Mainstream news articles quoted Brunner describing the destruction scenarios as "legitimate," but she was referring only to the handful of counties who destroyed the records between September 2 and September 11, 2006. Most were destroyed before or after. And Fitrakis says that boards were notified of the pending lawsuit in late August, which should have been sufficient to warn them to save all records.

The failure to do so would seem to indicate either a singularly high level of incompetence and ignorance - scary in itself - or possible fraud, which Fitrakis claims.

"Ohio evidence laws deal with this," he says. "You presume fraud. You presume they were destroyed because there was damaging information in those records. Almost all of this overwhelmingly was done in counties under control of Republican directors. I think they were worried about an actual audit, thrown in with standard incompetence."
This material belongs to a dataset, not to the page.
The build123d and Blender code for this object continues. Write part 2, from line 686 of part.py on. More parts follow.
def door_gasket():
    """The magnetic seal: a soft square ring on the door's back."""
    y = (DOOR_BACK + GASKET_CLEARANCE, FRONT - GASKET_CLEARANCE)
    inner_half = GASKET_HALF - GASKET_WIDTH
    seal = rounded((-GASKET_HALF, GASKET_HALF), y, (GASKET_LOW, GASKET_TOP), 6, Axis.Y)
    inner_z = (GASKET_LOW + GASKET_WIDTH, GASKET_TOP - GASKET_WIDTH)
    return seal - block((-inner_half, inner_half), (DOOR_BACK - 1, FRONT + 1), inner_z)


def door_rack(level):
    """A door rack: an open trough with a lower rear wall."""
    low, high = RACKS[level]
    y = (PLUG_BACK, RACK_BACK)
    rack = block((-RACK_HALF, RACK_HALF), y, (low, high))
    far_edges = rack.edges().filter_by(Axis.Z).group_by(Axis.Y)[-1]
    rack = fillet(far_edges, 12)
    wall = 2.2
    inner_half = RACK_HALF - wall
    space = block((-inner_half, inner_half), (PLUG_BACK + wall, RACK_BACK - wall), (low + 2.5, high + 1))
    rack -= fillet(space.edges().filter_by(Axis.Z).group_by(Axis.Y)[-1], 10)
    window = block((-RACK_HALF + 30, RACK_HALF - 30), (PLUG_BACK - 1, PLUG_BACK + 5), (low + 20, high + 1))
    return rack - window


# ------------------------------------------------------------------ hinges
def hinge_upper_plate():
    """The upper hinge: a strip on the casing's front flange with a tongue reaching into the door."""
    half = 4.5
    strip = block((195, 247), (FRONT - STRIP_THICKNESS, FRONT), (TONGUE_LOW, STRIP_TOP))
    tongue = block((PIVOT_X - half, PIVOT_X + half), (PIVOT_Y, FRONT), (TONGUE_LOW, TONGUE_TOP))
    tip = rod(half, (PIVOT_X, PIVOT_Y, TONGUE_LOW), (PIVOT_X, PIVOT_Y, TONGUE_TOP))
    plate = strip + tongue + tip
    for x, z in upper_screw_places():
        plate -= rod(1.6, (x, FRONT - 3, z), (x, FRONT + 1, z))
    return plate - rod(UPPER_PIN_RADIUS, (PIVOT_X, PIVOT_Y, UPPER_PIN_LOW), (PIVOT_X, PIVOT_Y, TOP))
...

Even if you completely discard all the conspiracy theories, the picture painted by the loss of the 2004 ballots is one of an elections system that hasn't emerged from the 19th century, let alone entered the 21st.

"If you're an official and don't know elections law, you should step down," says Fitrakis. "If you don't know "all ballots' means all voted ballots and all unused ballots, you should step down. What you have is a system in Ohio where political hacks and incompetents take these positions for a paycheck when they're not qualified to hold these positions."

Jennifer Brunner's communications director, Patrick Gallaway, adds another explanation for the confusion, one familiar to Ohio elections activists: Ken Blackwell didn't do his job.

"When Judge Marbley's decision came down, we've found proof there was a message forwarded to the boards about the decision but no directive about what to do," he says. "They forwarded the judge's decision with no accompanying definition of what it meant. So as far as they knew they could dispose of them after the 22 months. If they had had better advice from the Secretary of State's office, this wouldn't have happened."